Sonriendo con malévolo desprecio, me indicó: “Allá es allá; aquí es aquí. Quiero la foto en blanco y negro porque no se decolora: ¿Me hago entender?”
En esos instantes todo cambió. La confianza me abandonó y el ambiente se tornó electrizante.
-¿Entonces..?
-¡Entonces qué! –retó intolerante y exigió a bocajarro: “¡Su credencial de elector!”
-Está…está…en trámite porque…porque me la robaron junto con mi cartera –confesé medroso.
-¡Excusas! ¡Siempre tienen excusas! –parloteó para sí mismo, regresando su atención a la pantalla de la computadora. Tras cinco segundos de eterno silencio, preguntó riguroso: “¡La cartilla del Servicio Militar!”
-¿La cartilla mili…? ¿Acaso está bromeando? -manifesté en un intento por reconquistar mi dignidad: “¿Tengo ochenta años de edad? –le informé- No soy un mozalbete de 18 años”.
-A mi no me grita… –observó con modulación de ultratumba.
Su amenazante advertencia me dejó mudo y huérfano de un vano instante de heroísmo.
Ignoro cuánto tiempo transcurrió sin intercambiar palabra, hasta que con evidente desgano, sugirió: “A ver, su acta de nacimiento”
Se la proporcioné con un amargo sabor de boca.
-Esta es una copia.

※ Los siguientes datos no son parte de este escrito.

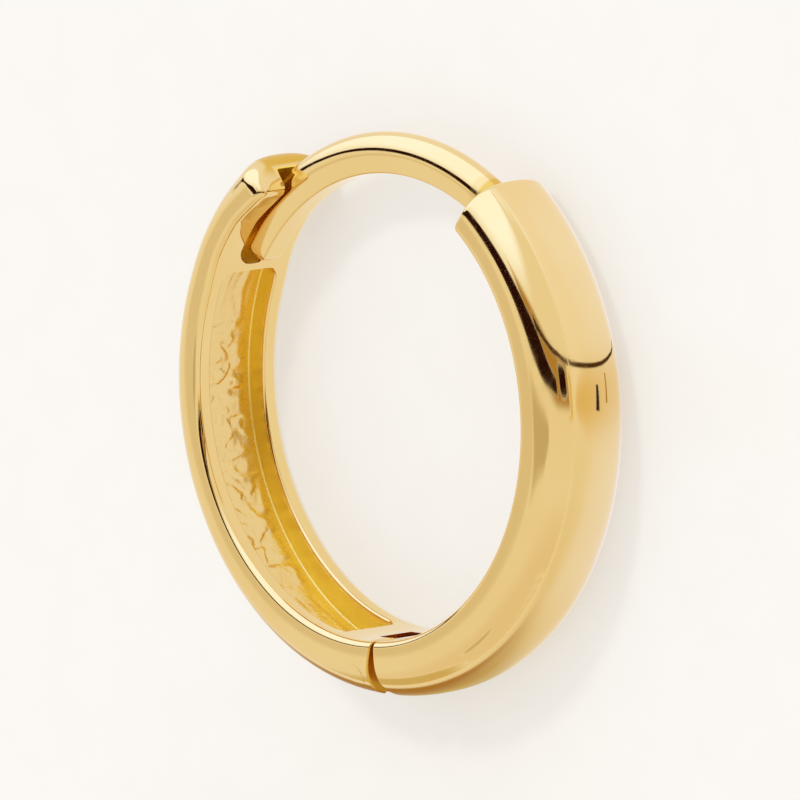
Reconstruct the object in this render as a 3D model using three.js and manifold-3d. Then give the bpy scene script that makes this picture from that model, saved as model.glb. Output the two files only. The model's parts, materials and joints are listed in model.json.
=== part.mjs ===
// A hinged huggie hoop earring in polished gold, lying on its side.
//
// Two domed half hoops turn about a small riveted pin. The front half carries the ear post, which is
// soldered into its top end; the post's tip lies in a slot in the top end of the back half. The back
// half is hollowed along its inside by an open channel.
//
// Millimetres. +Z is the hoop's axis and points up from the surface that the earring lies on, +X goes
// from the hollow back half to the front half, and +Y from the hinge to the ear post. The origin is on
// that surface, at the middle of the earring's box. Angles are measured about the hoop's axis, in
// degrees, anticlockwise from +X.

import * as THREE from 'three';
import { mergeVertices } from 'three/addons/utils/BufferGeometryUtils.js';
import Module from 'manifold-3d';

const wasm = await Module();
wasm.setup();

// ---- The hoop's oval and its band ----
const HOOP_REACH = 6.0; // from the hoop's centre to its crown, along X
const HOOP_TALL = 1.04; // the oval is this much taller along Y than it is wide
const BAND_WIDTH = 2.34; // along the hoop's axis
const DOME_POWER = 2.45; // 2 is a true ellipse, more is a flatter crown with fuller shoulders
const SIDE_FLAT = 0.12; // flat stretch of each side, below the dome
const LIP_RADIUS = 0.15; // round of the two inner edges

// How far each top end is rounded off: along the hoop, and in from its crown, sides and inner face.
const FRONT_ROUND = { reach: 0.14, crown: 0.14, side: 0.14, inner: 0.14 };
const CATCH_ROUND = { reach: 0.4, crown: 0.34, side: 0.2, inner: 0.1 };

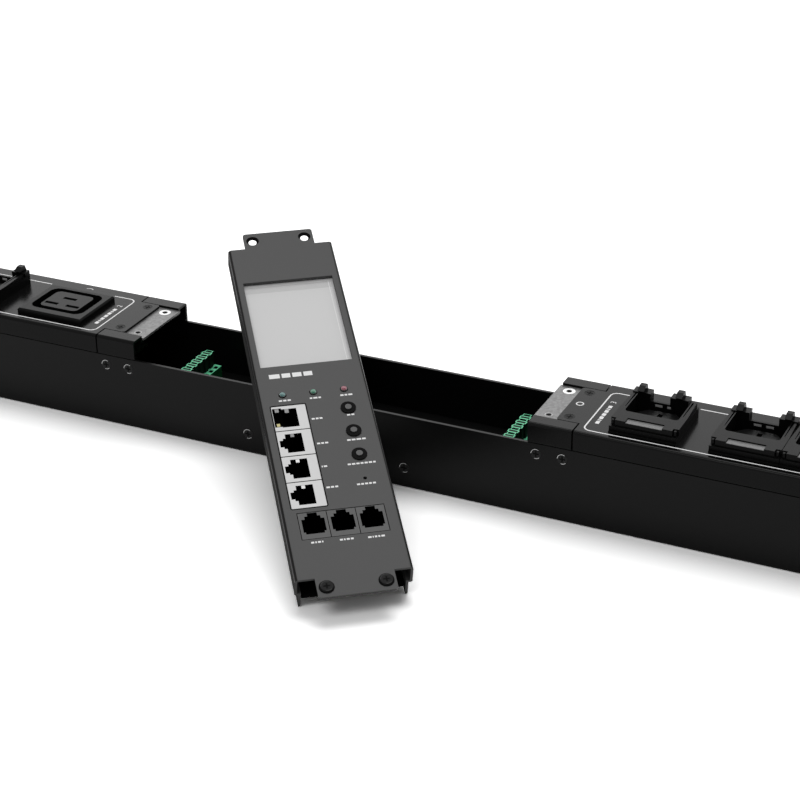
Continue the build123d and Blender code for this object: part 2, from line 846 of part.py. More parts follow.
# Cable gland: a body clamped in the left end cap, and its dome nut
gland_plane = Plane(origin=(-half_length, 0, gland_height), x_dir=(0, -1, 0), z_dir=(-1, 0, 0))
with BuildPart() as gland_body:
    with BuildSketch(gland_plane):
        RegularPolygon(gland_radius + gland_flange_extra, 6)
    extrude(amount=gland_flange)
    with BuildSketch(gland_plane.offset(gland_flange)):
        Circle(gland_thread_radius - gland_thread_wall)
    extrude(amount=gland_length - gland_flange)
    with BuildSketch(gland_plane):
        Circle(gland_thread_radius - fit_gap)
    extrude(amount=-cap_thickness)
    with BuildSketch(gland_plane.offset(-cap_thickness)):
        RegularPolygon(gland_radius + gland_flange_extra, 6)
    extrude(amount=-gland_flange)
    with BuildSketch(gland_plane.offset(gland_length)):
        Circle(gland_bore_radius)
    extrude(amount=-gland_length - gland_flange - cap_thickness, mode=Mode.SUBTRACT)
keep(gland_body.part, "gland_body")

nut_start = gland_flange + fit_gap
with BuildPart() as gland_nut:
    with BuildSketch(gland_plane.offset(nut_start)):
        RegularPolygon(gland_radius, 6)
    extrude(amount=gland_nut_hex)
    with BuildSketch(gland_plane.offset(nut_start + gland_nut_hex)):
        Circle(gland_thread_radius)
    extrude(amount=gland_nut_length - gland_nut_hex)
    fillet(gland_nut.edges().filter_by(GeomType.CIRCLE).sort_by(Axis.X)[0], gland_nut_round)
    with BuildSketch(gland_plane.offset(nut_start)):
        Circle(gland_thread_radius - gland_thread_wall + fit_gap)
    extrude(amount=gland_length - gland_flange, mode=Mode.SUBTRACT)
    with BuildSketch(gland_plane.offset(gland_length)):
        Circle(gland_bore_radius)
    extrude(amount=gland_nut_length, mode=Mode.SUBTRACT)
keep(gland_nut.part, "gland_nut")

# Press nuts behind the rear mounting holes
with BuildPart() as rear_press_nuts:
    with BuildSketch(top_plane(base_wall)):
        with Locations((-rear_hole_x, 0), (rear_hole_x, 0)):
            RegularPolygon(press_nut_radius, 6)
            Circle(rear_hole_radius, mode=Mode.SUBTRACT)
    extrude(amount=press_nut_height)
keep(rear_press_nuts.part, "rear_press_nuts")

# Screws
with BuildPart() as saddle_screws:
    for side in (-1, 1):
        for x in saddle_screw_x:
            countersunk_screw(
                wall_spot(side, x, saddle_screw_z), side_screw_length, tapped_radius - thread_gap
            )
keep(saddle_screws.part, "saddle_screws")

with BuildPart() as tray_screws:
    for side in (-1, 1):
        for x in (-tray_screw_x, tray_screw_x):
            countersunk_screw(
                wall_spot(side, x, tray_screw_z), side_screw_length, tapped_radius - thread_gap
            )
keep(tray_screws.part, "tray_screws")

with BuildPart() as tongue_screws:
    for x in (-tongue_screw_x, tongue_screw_x):
        for y in (-tab_hole_spacing / 2, tab_hole_spacing / 2):
            countersunk_screw(
                Plane(origin=(x, y, case_height)), tongue_screw_length, tapped_radius - thread_gap
            )
keep(tongue_screws.part, "tongue_screws")


def module_level(depth):
    """The module's face plane, moved in by a depth."""
    return module_face.offset(-depth)


small_jack_top = small_jack_v + small_jack_height / 2
small_jack_places = [
    small_jack_u + (i - (small_jack_count - 1) / 2) * small_jack_pitch for i in range(small_jack_count)
]
small_jack_width = small_jack_count * small_jack_pitch - small_jack_gap
jack_height = jack_pitch - jack_gap
jack_low_v = small_jack_top + jack_row_gap + jack_height / 2
jack_v = [jack_low_v + i * jack_pitch for i in reversed(range(jack_count))]
jack_row_v = (jack_v[0] + jack_v[-1]) / 2
jack_row_height = jack_count * jack_pitch - jack_gap
lamp_v = jack_v[0] + jack_height / 2 + lamp_step
lamp_u = [-lamp_pitch, 0, lamp_pitch]
button_v = [jack_v[0] + button_step - i * button_pitch for i in range(len(button_names) + 1)]
reset_v = button_v.pop()
window_top = module_length - window_top_inset
window_height = window_top - lamp_v - window_step
window_opening = (case_width - 2 * window_side, window_height)
window_centre_v = window_top - window_height / 2
tab_sink_radius = tab_hole_radius + sheet
tab_u = [-tab_hole_spacing / 2, tab_hole_spacing / 2]
tab_holes = [(u, v) for u in tab_u for v in (-tab_hole_inset, module_length + tab_hole_inset)]

# Module panel, folded to the same section as the covers, with a screw tab at each end
with BuildPart() as module_panel:
    panel_end = Plane(
        origin=module_face.from_local_coords(Vector(0, module_length, 0)),
        x_dir=module_across,
        z_dir=-module_along,
    )
    extrude(lid_section(panel_end), amount=module_length)
    with BuildSketch(module_level(0)) as tabs:
        with Locations((0, module_length / 2)):
            RectangleRounded(tongue_width, module_length + 2 * tab_length, tongue_corner)
    extrude(amount=-sheet)
    with BuildSketch(module_level(0)):
        with Locations((0, window_centre_v)):
            Rectangle(*window_opening)
        with Locations((jack_u, jack_row_v)):
            Rectangle(jack_width + 2 * fit_gap, jack_row_height + 2 * fit_gap)
        with Locations((small_jack_u, small_jack_v)):
            Rectangle(
                small_jack_width + 2 * small_jack_gap, small_jack_height + 2 * small_jack_gap
            )
        with Locations(*[(button_u, v) for v in button_v]):
            Circle(collar_neck + fit_gap)
        with Locations(*[(u, lamp_v) for u in lamp_u]):
            Circle(lamp_radius + fit_gap)
        with Locations((button_u, reset_v)):
            Circle(reset_radius)
    extrude(amount=-2 * sheet, mode=Mode.SUBTRACT)
    with Locations(*[module_face.location * Location((u, v, 0)) for u, v in tab_holes]):
        CounterSinkHole(tab_hole_radius, tab_sink_radius, depth=2 * sheet, counter_sink_angle=90)
keep(module_panel.part, "module_panel")

# Display: a clear window behind the panel, the display under it and a holder that stands on the board
lens_size = (window_opening[0] + 2 * lens_margin, window_opening[1] + 2 * lens_margin)
display_back = sheet + lens_thickness + display_thickness
with BuildPart() as display_window:
    with BuildSketch(module_level(sheet)):
        with Locations((0, window_centre_v)):
            Rectangle(*lens_size)
    extrude(amount=-lens_thickness)
keep(display_window.part, "display_window")

with BuildPart() as display_panel:
    with BuildSketch(module_level(sheet + lens_thickness)):
        with Locations((0, window_centre_v)):
            Rectangle(lens_size[0] - 2 * display_gap, lens_size[1] - 2 * display_gap)
    extrude(amount=-display_thickness)
keep(display_panel.part, "display_panel")

holder_pocket = (lens_size[0] + 2 * fit_gap, lens_size[1] + 2 * fit_gap)
holder_size = (holder_pocket[0] + 2 * holder_wall, holder_pocket[1] + 2 * holder_wall)
leg_spacing = (holder_size[0] - 2 * holder_leg_inset[0], holder_size[1] - 2 * holder_leg_inset[1])
with BuildPart() as display_holder:
    with BuildSketch(module_level(sheet)):
        with Locations((0, window_centre_v)):
            Rectangle(*holder_size)
    extrude(amount=-(display_back - sheet + holder_wall))
    with BuildSketch(module_level(sheet)):
        with Locations((0, window_centre_v)):
            Rectangle(*holder_pocket)
    extrude(amount=-(display_back - sheet), mode=Mode.SUBTRACT)
    with BuildSketch(module_level(display_back + holder_wall)):
        with Locations((0, window_centre_v)):
            with GridLocations(*leg_spacing, 2, 2):
                Rectangle(*holder_leg)
    extrude(amount=-(board_depth - display_back - holder_wall))
keep(display_holder.part, "display_holder")

# Main board on its stand-offs, with the screws that hold it
board_half_width = flange_outer - sheet - board_side_gap
main_board_length = module_length - 2 * board_end_inset
standoff_u = board_half_width - standoff_inset[0]
standoff_v = board_end_inset + standoff_inset[1]
standoff_places = [
    (u, v) for u in (-standoff_u, standoff_u) for v in (standoff_v, module_length - standoff_v)
]
with BuildPart() as main_board:
    with BuildSketch(module_level(board_depth)):
        with Locations((0, module_length / 2)):
            Rectangle(2 * board_half_width, main_board_length)
        with Locations(*standoff_places):
            Circle(tapped_radius + screw_gap, mode=Mode.SUBTRACT)
    extrude(amount=-board_thickness)
keep(main_board.part, "main_board")

with BuildPart() as board_standoffs:
    with BuildSketch(module_level(sheet)):
        with Locations(*standoff_places):
            RegularPolygon(standoff_radius, 6)
    extrude(amount=-(board_depth - sheet))
keep(board_standoffs.part, "board_standoffs")

with BuildPart() as board_screws:
    with BuildSketch(module_level(board_depth + board_thickness)):
        with Locations(*standoff_places):
            Circle(head_radius)
    extrude(amount=-board_head_height)
    with BuildSketch(module_level(board_depth + board_thickness)):
        with Locations(*standoff_places):
            Circle(tapped_radius)
    extrude(amount=board_thickness)
keep(board_screws.part, "board_screws")

# Shielded network jacks, each with its stepped well, latch side to the module's left
for number, v in enumerate(jack_v, start=1):
    with BuildPart() as jack:
        with BuildSketch(module_level(face_drop)):
            with Locations((jack_u, v)):
                Rectangle(jack_width, jack_height)
        extrude(amount=-(board_depth - face_drop))
        with BuildSketch(module_level(face_drop)):
            with Locations((jack_u + jack_opening_edge, v)):
                for step in jack_steps:
                    Rectangle(*step, align=(Align.MAX, Align.CENTER))
        extrude(amount=-jack_well, mode=Mode.SUBTRACT)
    keep(jack.part, "network_jack_" + str(number))

# Ganged block of three small jacks, grooved between them
with BuildPart() as small_jacks:
    with BuildSketch(module_level(face_drop)):
        with Locations((small_jack_u, small_jack_v)):
            Rectangle(small_jack_width, small_jack_height)
    extrude(amount=-(board_depth - face_drop))
    with BuildSketch(module_level(face_drop)):
        for u in small_jack_places:
            with Locations((u, small_jack_v - small_jack_foot)):
                for step in small_jack_steps:
                    Rectangle(*step, align=(Align.CENTER, Align.MIN))
            with Locations((u, small_jack_v - small_jack_foot + small_jack_main_rise)):
                Rectangle(*small_jack_main, align=(Align.CENTER, Align.MIN))
    extrude(amount=-jack_well, mode=Mode.SUBTRACT)
    with BuildSketch(module_level(face_drop)):
        for u in small_jack_places[:-1]:
            with Locations((u + small_jack_pitch / 2, small_jack_v)):
                Rectangle(small_jack_gap, small_jack_height)
    extrude(amount=-small_jack_groove, mode=Mode.SUBTRACT)
keep(small_jacks.part, "small_jacks")

# Key switches under the three buttons and the reset pinhole
with BuildPart() as key_switches:
    with BuildSketch(module_level(board_depth)):
        with Locations(*[(button_u, v) for v in button_v + [reset_v]]):
            Rectangle(switch_size, switch_size)
    extrude(amount=switch_height)
    with BuildSketch(module_level(board_depth - switch_height)):
        with Locations(*[(button_u, v) for v in button_v + [reset_v]]):
            Circle(button_radius)
    extrude(amount=plunger_height)
keep(key_switches.part, "key_switches")

# Collars pressed into the panel, and the caps that slide in them
collar_back = sheet + collar_lip
with BuildPart() as button_collars:
    with BuildSketch(module_level(0)):
        with Locations(*[(button_u, v) for v in button_v]):
            Circle(collar_radius)
    extrude(amount=collar_rise)
    with BuildSketch(module_level(0)):
        with Locations(*[(button_u, v) for v in button_v]):
            Circle(collar_neck)
    extrude(amount=-collar_back)
    with BuildSketch(module_level(collar_back)):
        with Locations(*[(button_u, v) for v in button_v]):
            Circle(button_radius + button_guide_gap)
    extrude(amount=collar_back + collar_rise, mode=Mode.SUBTRACT)
keep(button_collars.part, "button_collars")

cap_bottom = board_depth - switch_height - plunger_height - button_travel - plunger_gap
for name, v in zip(button_names, button_v):
    with BuildPart() as button:
        with BuildSketch(module_level(cap_bottom)):
            with Locations((button_u, v)):
                Circle(button_radius)
        extrude(amount=cap_bottom + button_rise)
        with BuildSketch(module_level(collar_back + button_travel)):
            with Locations((button_u, v)):
                Circle(button_radius + button_skirt)
        extrude(amount=-button_skirt)
    keep(button.part, "button_" + name)

# Status lamps: light pipes from the board to the panel
with BuildPart() as status_lamps:
    with BuildSketch(module_level(board_depth)):
        with Locations(*[(u, lamp_v) for u in lamp_u]):
            Circle(lamp_radius)
    extrude(amount=board_depth + lamp_rise)
keep(status_lamps.part, "status_lamps")

# Pin headers under the board, where the two plug blocks go on
header_places = [plug_left_inset - module_end_gap, module_length - plug_right_inset + module_end_gap]
with BuildPart() as pin_headers:
    with BuildSketch(module_level(board_depth + board_thickness)):
        with Locations(*[(0, v) for v in header_places]):
            Rectangle(pole_count * pole_pitch, header_width)
    extrude(amount=-header_standoff)
    with BuildSketch(module_level(board_depth + board_thickness + header_standoff)):
        for v in header_places:
            with Locations((0, v)):
                with GridLocations(pole_pitch, 0, pole_count, 1):
                    Rectangle(pin_size, pin_size)
    extrude(amount=-pin_reach)
keep(pin_headers.part, "pin_headers")

# Captive screws in the module's lower tab, with raised oval heads
with BuildPart() as module_screw:
    Cylinder(oval_head_radius, oval_head_rise, align=bottom_align)
    head_face = module_screw.faces().sort_by(Axis.Z)[-1]
    fillet(head_face.edges(), oval_head_rise - fit_gap)
    Cone(tab_hole_radius, tab_sink_radius, sheet, align=top_align)
    Cylinder(tapped_radius - thread_gap, module_screw_length, align=top_align)
with BuildPart() as module_screws:
    with Locations(*[module_face.location * Location((u, -tab_hole_inset, 0)) for u in tab_u]):
        add(module_screw.part)
keep(module_screws.part, "module_screws")
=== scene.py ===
"""Looks of a rack power distribution unit with its metering module taken out of the bay.

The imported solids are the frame. Each class below dresses one sub-assembly: it gives the solids their
finishes and adds the prints, lamps, contacts and screw recesses that are too fine for the solids.
Lengths are millimetres unless a name says otherwise, and MM turns them into Blender's metres.
"""

import json
import logging
import math
from dataclasses import dataclass
from enum import Enum
from functools import cache
from typing import Callable, Sequence

import bmesh
import bpy
from mathutils import Matrix, Vector

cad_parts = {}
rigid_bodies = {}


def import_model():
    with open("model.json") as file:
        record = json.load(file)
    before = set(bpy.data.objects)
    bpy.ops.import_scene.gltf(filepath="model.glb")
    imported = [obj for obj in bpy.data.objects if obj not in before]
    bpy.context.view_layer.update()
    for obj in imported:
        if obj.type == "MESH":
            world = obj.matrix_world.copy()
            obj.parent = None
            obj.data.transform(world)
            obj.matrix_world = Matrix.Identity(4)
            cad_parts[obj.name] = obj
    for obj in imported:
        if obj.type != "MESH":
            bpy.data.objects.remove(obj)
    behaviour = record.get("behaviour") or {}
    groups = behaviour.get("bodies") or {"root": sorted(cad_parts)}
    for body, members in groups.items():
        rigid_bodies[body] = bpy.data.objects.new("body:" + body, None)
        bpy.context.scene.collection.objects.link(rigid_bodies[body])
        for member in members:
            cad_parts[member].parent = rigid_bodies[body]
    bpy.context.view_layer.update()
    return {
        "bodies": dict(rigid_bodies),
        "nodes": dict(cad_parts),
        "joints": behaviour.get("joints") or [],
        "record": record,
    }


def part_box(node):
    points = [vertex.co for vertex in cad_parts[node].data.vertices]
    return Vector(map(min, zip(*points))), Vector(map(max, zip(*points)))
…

Necesito la original –agregó con sobrado fastidio, haciéndome sentir un estúpido. Sin embargo, sorprendido me escuché decir: “No tengo el original. Al calce de la hoja dice “copia fiel del original”.
Haciendo oídos sordos, viéndome de soslayo, enfatizó con un claro dejo revanchista: “¡Ne-ce-si-to el ori-gi-nal!”
-¡Para ello tendría que volar la ciudad de México! –protesté impotente.
-¡Pues vuele! Ese no es mí problema- reviró con descarado cinismo y dando el asunto por concluido, solicitó grosero: “Su comprobante de domicilio con antigüedad no mayor a tres meses”.
Le mostré el recibo telefónico de la casa de mi hijo Rafael, en donde vivo.
-Aquí dice que es de la señora Marcela Torres de Miranda.
-Si señor, es mi nuera.
-No sirve. Necesito uno comprobante con su nombre.
Entonces estallé. Sentí en mi interior un volcán a punto de hacer erupción, lo que significaría que cancelaría toda oportunidad de negociación. Así que me tragué la lava hirviendo y repliqué con la calma digna de un santo,
-En internet se informa claramente que no es requisito que el comprobante esté a nombre del solicitante, ni coincida con un recibo de agua, luz, predial, televisión de paga, estado de cuenta bancario, tarjeta de crédito o constancia expedida por el Gobernador, Presidente Municipal o Comisario Ejidal, así como telefónico ya sea de A&T, Avantel, Telmex, Maxtel o Maxcom.
-Usted lo ha dicho. Eso es en internet –comentó mordaz y con ojos de gorila hambriento-. Aquí no es internet. ¡Estoy yo! Todavía no lo ha entendido, ¿verdad?
En ese instante en mi mente surgiò como un relámpago, un sólo deseo: “¡Trágame tierra!”
-A ver, por último, dónde está su clave única de registro de población aún con vida –requirió con urgencia.
-Eso no está previsto en internet.
Imperó otro mutismo nada prometedor. Obviamente era de naturaleza mortal.
-Creo que usted no ha entendido nada, de nada –recalcó autoritario- Acabemos de una buena vez: ¿Acaso trae su cartilla de salud y citas médicas, con las hojas blancas, -no las negras ni las violetas ni la rosas-, con su número de seguridad actualizada y autorizada por el director de la clínica, su doctor familiar, el supervisor, la enfermera y forrada en plástico para que se mantenga en buen estado?
-Si…-dije titubeante, al tiempo que la depositaba en sus manos.
Su mirada asesina de toda una vida en el manejo de papeles me fulminó y virulento, comentó irónico: “¡Vaya hombre, por fin trae un comprobante válido! Sinceramente le felicito. ¡Ahora váyase a conseguir todo lo que le falta!”
Cortante, sin medir otra palabra, retornó su atención al ordenador al tiempo que ordenó: “¡El siguiente!”
Quien guardaba turno atrás mío, ya se había orinado en los pantalones.